A second important point of agreement between Hardt and Negri and Chesters and Welsh is that the formal structuring of activist movements plays an integral role in the way that they function, that an organization’s internal structure will effect the way that organization operates, and furthermore that contemporary AGM activism is centred around the form of the decentred network, and that this structure allows for a more inclusive and democratic mode of action than the 20th century models of the people’s army, unions or political parties. Indeed, while Chesters and Welsh stress the diverse array of influences on the AGM, socialism, liberalism, environmentalism and situationism, they emphasise the central role of anarchism in the democratic, reflexive and inclusive structuring of the movments ‘The logic of an anarchist stance is that revolution cannot be led by a vanguard party or sedimented through a revolutionary government or state as these forms lead back to the establishment of old habits of mind. Instead revolution requires the dissipative undermining of established institutional forms, not their re-titling.’ (p145)

Finally, Chesters and Welsh approach Hardt and Negri’s work in the way that they highlight the importance of information communications technologies and their usages to contemporary social movements, briefly examining the Zapatistas use of digital communications, and broaching the role played by Indymedia in the AGM.

‘These processes of physical interaction that characterise the global social movements – the protest actions, encuentros and social fora are further understood to be dynamically interconnected and co-extensive with a digital commons that underpins computer mediated communications and which co-constructs the rhizome of the AGM.’ (p103)

The area of media is frequently touched upon by Chesters and Welsh, both in terms of the mainstream media’s portrayal of the AGM as thugs which prevents communication of their goals and beleifs, and also in terms of Indymedia as an alternative to the mass media which presents a decentralized, less hierarchical and more transparent alternative, however one area where this book is perhaps lacking is an in depth investigation of Indymedia, and how Indymedia alongside other elements of the digital commons underpin the physical movements which are covered in considerably more depth through case studies.

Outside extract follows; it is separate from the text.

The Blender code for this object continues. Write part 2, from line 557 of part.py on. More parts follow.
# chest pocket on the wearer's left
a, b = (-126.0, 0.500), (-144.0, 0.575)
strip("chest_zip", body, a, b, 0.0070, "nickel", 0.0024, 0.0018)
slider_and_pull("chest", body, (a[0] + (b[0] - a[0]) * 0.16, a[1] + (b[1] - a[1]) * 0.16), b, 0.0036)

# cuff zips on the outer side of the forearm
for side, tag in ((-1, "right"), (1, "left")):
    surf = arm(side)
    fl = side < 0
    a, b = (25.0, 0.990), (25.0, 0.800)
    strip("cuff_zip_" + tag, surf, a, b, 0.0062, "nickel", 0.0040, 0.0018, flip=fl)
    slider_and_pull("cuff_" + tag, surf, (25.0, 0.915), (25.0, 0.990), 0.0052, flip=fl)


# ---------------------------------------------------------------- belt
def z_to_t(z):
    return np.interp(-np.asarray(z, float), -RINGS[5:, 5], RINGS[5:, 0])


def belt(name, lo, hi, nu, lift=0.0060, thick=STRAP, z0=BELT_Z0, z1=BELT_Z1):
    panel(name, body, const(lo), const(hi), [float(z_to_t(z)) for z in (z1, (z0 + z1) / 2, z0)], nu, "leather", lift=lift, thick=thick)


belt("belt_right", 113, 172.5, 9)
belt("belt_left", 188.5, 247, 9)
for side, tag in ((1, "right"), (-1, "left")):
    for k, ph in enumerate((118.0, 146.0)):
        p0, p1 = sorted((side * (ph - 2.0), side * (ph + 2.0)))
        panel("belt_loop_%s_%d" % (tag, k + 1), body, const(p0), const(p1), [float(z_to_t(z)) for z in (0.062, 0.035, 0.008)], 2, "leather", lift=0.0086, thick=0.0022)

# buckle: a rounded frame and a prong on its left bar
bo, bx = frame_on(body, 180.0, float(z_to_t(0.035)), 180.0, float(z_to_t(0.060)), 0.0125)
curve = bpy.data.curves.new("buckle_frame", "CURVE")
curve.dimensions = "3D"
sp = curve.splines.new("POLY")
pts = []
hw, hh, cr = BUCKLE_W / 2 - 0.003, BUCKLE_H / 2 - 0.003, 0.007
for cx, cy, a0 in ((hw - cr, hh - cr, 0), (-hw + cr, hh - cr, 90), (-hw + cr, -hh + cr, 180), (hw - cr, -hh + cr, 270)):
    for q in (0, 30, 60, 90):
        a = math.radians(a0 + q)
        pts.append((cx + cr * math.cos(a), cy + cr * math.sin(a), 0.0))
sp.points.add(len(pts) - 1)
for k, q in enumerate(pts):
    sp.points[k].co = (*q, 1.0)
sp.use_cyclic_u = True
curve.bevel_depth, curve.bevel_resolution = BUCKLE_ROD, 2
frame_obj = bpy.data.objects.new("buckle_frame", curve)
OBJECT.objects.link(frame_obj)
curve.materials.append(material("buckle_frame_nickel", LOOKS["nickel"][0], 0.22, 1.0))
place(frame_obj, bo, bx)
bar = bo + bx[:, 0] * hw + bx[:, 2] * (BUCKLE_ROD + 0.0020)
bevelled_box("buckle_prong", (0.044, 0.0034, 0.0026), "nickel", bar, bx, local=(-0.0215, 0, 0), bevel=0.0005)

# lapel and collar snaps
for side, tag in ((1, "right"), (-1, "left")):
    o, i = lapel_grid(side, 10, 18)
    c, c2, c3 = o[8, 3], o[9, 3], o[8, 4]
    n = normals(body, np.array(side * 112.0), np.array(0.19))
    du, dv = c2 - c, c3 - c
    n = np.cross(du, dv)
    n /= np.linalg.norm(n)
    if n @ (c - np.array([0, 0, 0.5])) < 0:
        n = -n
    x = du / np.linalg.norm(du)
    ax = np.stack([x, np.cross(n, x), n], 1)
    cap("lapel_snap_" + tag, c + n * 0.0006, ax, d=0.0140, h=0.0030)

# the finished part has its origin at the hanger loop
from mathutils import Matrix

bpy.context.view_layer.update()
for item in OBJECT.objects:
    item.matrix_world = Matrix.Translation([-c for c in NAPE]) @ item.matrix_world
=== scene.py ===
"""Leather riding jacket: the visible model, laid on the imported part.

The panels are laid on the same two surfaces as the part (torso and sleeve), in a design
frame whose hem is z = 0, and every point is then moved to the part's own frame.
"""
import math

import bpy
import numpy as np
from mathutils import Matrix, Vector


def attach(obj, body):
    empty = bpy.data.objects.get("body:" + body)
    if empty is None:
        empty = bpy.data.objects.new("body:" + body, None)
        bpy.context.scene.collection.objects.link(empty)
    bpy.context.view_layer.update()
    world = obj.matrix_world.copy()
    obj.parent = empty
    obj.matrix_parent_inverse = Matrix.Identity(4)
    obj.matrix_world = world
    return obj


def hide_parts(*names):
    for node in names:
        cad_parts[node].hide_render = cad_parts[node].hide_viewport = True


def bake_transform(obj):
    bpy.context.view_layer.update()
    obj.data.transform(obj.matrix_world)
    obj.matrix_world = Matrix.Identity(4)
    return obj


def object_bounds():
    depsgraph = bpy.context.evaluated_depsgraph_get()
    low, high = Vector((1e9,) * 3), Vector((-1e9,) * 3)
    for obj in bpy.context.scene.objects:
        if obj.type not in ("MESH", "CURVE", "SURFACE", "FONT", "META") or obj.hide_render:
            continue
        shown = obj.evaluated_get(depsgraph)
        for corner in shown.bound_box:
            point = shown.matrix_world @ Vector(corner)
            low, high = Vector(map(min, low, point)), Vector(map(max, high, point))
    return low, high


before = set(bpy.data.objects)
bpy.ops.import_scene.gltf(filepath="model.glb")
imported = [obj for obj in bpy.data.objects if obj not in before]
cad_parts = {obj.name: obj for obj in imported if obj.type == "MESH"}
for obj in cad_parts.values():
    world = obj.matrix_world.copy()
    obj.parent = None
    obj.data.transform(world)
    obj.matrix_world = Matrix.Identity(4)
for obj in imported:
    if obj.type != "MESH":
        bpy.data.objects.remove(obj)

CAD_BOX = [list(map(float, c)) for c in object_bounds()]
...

Chester and Welsh describe the AGM as operating as:

‘a strange attractor reconfiguring public opposition to global neoliberalism whilst simultaneously creating ‘spaces’ where Alternatives Globalisation pathways are fused through a multiplicity of engaged actors. This is not an anti-movement, this is not a movement that can be subordinated to national analytical frameworks, this is not a movement that is going to go away.

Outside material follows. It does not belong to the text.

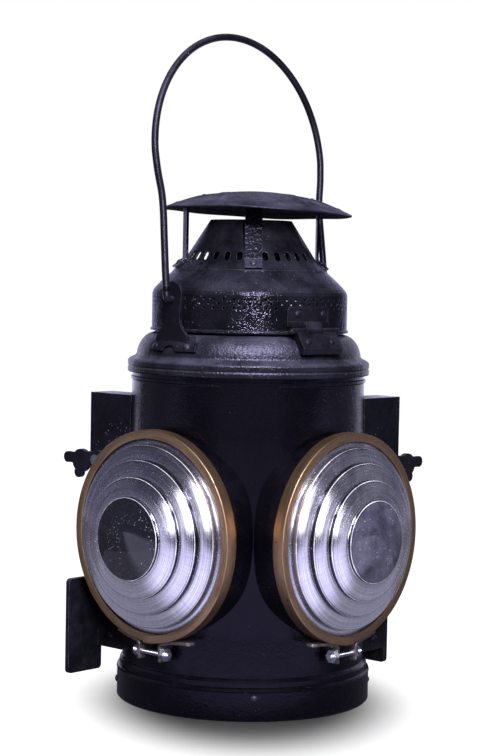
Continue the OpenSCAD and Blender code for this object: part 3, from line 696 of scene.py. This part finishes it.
class LAMP_OT_clamp_lugs(bpy.types.Operator):
    """The bent straps under each bezel: a tongue along the bezel, a round bend, and a drop to the bolt"""
    bl_idname = "lamp.clamp_lugs"
    bl_label = "Clamp lugs"

    def execute(self, context):
        r = sizes().bezel_radius + 0.0011
        depth = sizes().bezel_front - 0.0046
        for side, word in SIDES:
            straps = []
            for m, reach, a in ((1, 0.009, math.radians(17)), (-1, 0.016, math.radians(4))):
                t = np.radians(np.linspace(17, 9.5, 6))
                arc = np.stack([r * np.sin(t), -r * np.cos(t)], 1)
                tip = arc[0] + np.array([math.cos(a), math.sin(a)]) * reach
                line = np.concatenate([[tip], [arc[0] * 0.5 + tip * 0.5], arc,
                                       [[0.0097, -r - 0.0004], [0.0097, -r - 0.006], [0.0101, -r - 0.009],
                                        [0.0095, -r - 0.0116]]])
                line = rounded(line, 0.0022, 4) * [m, 1]
                straps.append(strap_piece(f"lug_{word}_{m}", line, 0.0022, 0.0062, lens_axes(side), depth))
            piece = join_pieces(f"bent_clamp_lugs_{word}", straps)
            finish_piece(piece, worn_steel(), "lamp_body", "worn_steel", f"clamp_lugs_{word}")
        return {"FINISHED"}


def cone_radius(z):
    """Outer radius of the body at a height: it narrows evenly from 86 mm over the base pan to 82 mm."""
    return 0.086 - 0.004 * (z - 0.0225) / 0.2135


class LAMP_OT_saddle(bpy.types.Operator):
    """The smooth front between the hoods: radius = body + swell x cosine bump in height and in angle"""
    bl_idname = "lamp.saddle"
    bl_label = "Front saddle"

    def execute(self, context):
        zc, half, hood = sizes().lens_height, 0.068, 0.0694
        z = np.linspace(zc - half, zc + half, 120)
        lift = np.cos(np.pi / 2 * (z - zc) / half) ** 2 * sizes().saddle_swell

        def radius(a, i):
            side = np.clip((np.abs(a) - math.radians(15)) / math.radians(18), 0, 1)
            low = 1 - 3 * side ** 2 + 2 * side ** 3
            depth = np.clip(1 - ((z[i] - zc) / 0.055) ** 2, 0, 1) ** 0.5
            return cone_radius(z[i]) + 0.0002 + lift[i] * (low * (1 - depth) + depth)

        # where the surface meets the hood, found by halving the angle between inside and outside
        index = np.arange(len(z))[:, None]
        lo, hi = np.zeros((len(z), 1)), np.full((len(z), 1), math.radians(33))
        for _ in range(26):
            mid = (lo + hi) / 2
            off = math.radians(45) - mid
            inside = (radius(mid, index) * np.sin(off)) ** 2 + (z[:, None] - zc) ** 2 < hood ** 2
            hi = np.where(inside, mid, hi)
            lo = np.where(inside, lo, mid)
        a = lo * np.linspace(-1, 1, 81)[None, :]
        r = radius(a, index)
        pts = np.stack([r * np.sin(a), -r * np.cos(a), np.repeat(z[:, None], 81, 1)], -1)
        piece = grid_piece("smooth_front_saddle", pts)
        # the saddle takes the body's enamel, painted lighter as painted light
        finish_piece(piece, enamel("lit_body_enamel", brightened=True), "lamp_body", "black_paint", "front_saddle")
        return {"FINISHED"}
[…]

This is a movement which prefigures social forms, social processes and social forces which will become normalized as mobility and the information age redistribute the affinities historically associated with space and place. (p1)

For Chesters and Welsh then, the AGM presents an embryonic set of processes whose dynamism and flexibility provide socially and environmentally sustainable alternatives to neoliberalism whose properties will become dominant social forms. Such claims are perhaps exaggerated, but nonetheless provide a valuable starting point for thinking about how the nonhierarchical, dynamic forms of direct democracy practised by actors within the AGM can be mobilised into dominant social forms, how activist practices can become mainstream.

Similar to Hardt and Negri, Chesters and Welsh are keen to stress that the AGM is not an anti-movement which seeks to resurrect a romanticized pre-globalized version of the nation state, but instead seeks to create sustainable and ethical alternatives to the inequalities wrought by neoliberal globalization, quoting Z magazine founder Michael Albert, who says

we want social and global ties to advance universal equity, solidarity, diversity and self-management, not to subjugate ever wider populations to an elite minority. We want to globalise equity not poverty, solidarity not anti-solidarity, diversity not conformity, democracy not subordination, and ecological balance not suicidal rapaciousness. (Albert 2001, www.globalpolicy.org) (p94)

Chesters and Welsh introduce the concept of an ‘ecology of action’ in an attempt to formulate how contemporary activist interventions effect social ties and structures.

The key to understanding the AGM is not to be found amongst individual actors be they groups or organisations. Instead we must focus our attention upon the processes of interaction between actors, to the iterative outcomes of reflexive framing and to the emergence of an ecology of action within Global Civil Society that is actualised through the AGM.(p101)

This concept is grounded in Bateson’s ecology of mind, in which pathalogical epistemological constructions had to be erased in order to conceptualize the subject outside of the boundaries created by conscious purpose (the ego). Chesters and Welsh seek to scale this concept upwards through Bateson’s three ecologies, from the ecology of mind to the ecology of society, specifically examining ways in which social forms and actions impact upon the social ecology, with a view to mobilising effective activist campaigns in order to affect change in the world.

In conclusion then, in Complexity and Social Movements Chesters and Welsh provide a sociological investigation into certain aspects of the Alternative Globalization movement, and contextaulise this within a theoretical framework drawing on complexity theory, Deleuze and Guattari, Hardt and Negri, Bateson, Melucci and Goffman to provide a map of what they see to be an ecology of action, with the intent of understanding contemporary developments in activism with a view to energizing the ecology of action and creating positive changes in the world.